Launched on Aug. 4, 2007, Phoenix is aiming for a site farther north than any previous mission to Mars. There, the lander will use its robotic arm to sample the surface for soil and ice, as well as scan for conditions that could support microbial life.

The three orbiters — NASA's Mars Odyssey, Mars Reconnaissance Orbiter (MRO) and Europe's Mars Express - are maneuvering to be in the right place at the right time when Phoenix enters the Martian atmosphere at more than 12,750 miles per hour (20,519 kph).

"We have been precisely managing the trajectory to position Odyssey overhead when Phoenix arrives, to ensure we are ready for communications," said Bob Mase, the mission's manager at JPL. "Without those adjustments, we would be almost exactly on the opposite side of the planet when Phoenix arrives."

NASA's MRO spacecraft will make bigger adjustments, with one firing of thrusters on Feb. 6 and at least one more course correction planned in April.
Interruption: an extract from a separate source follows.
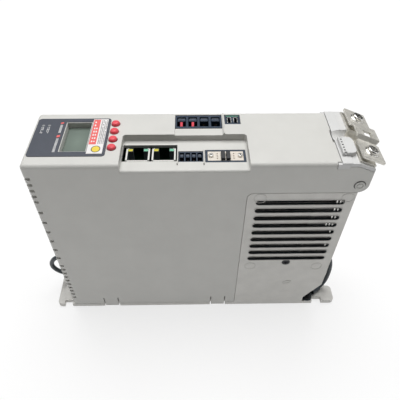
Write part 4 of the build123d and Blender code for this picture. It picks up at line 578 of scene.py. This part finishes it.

The European Space Agency's Mars Express orbiter, meanwhile, has also positioned itself to record transmissions from Phoenix during the landing.

Even NASA rovers Spirit and Opportunity, currently exploring the martian surface, have helped out by simulating transmissions from Phoenix to rehearse the orbiters' operations for the big day.

On that day, Odyssey will turn its robotic eyes from the heavens to point an ultrahigh- frequency antenna towards the descending Phoenix. A high-gain antenna will stream information back to Earth as Odyssey watches Phoenix slow itself through heat-shield friction, a parachute, and then firing descent rockets. That allows the lander to hit the Martian surface on three legs at just 5.4 miles per hour (2.4 m/s).

MRO and Mars Express will start recording Phoenix transmissions as backup data "about 10 minutes before landing," according to Ben Jai, mission manager at JPL for MRO.

Until then, all three orbiters are scoping out Mars for a suitable landing site.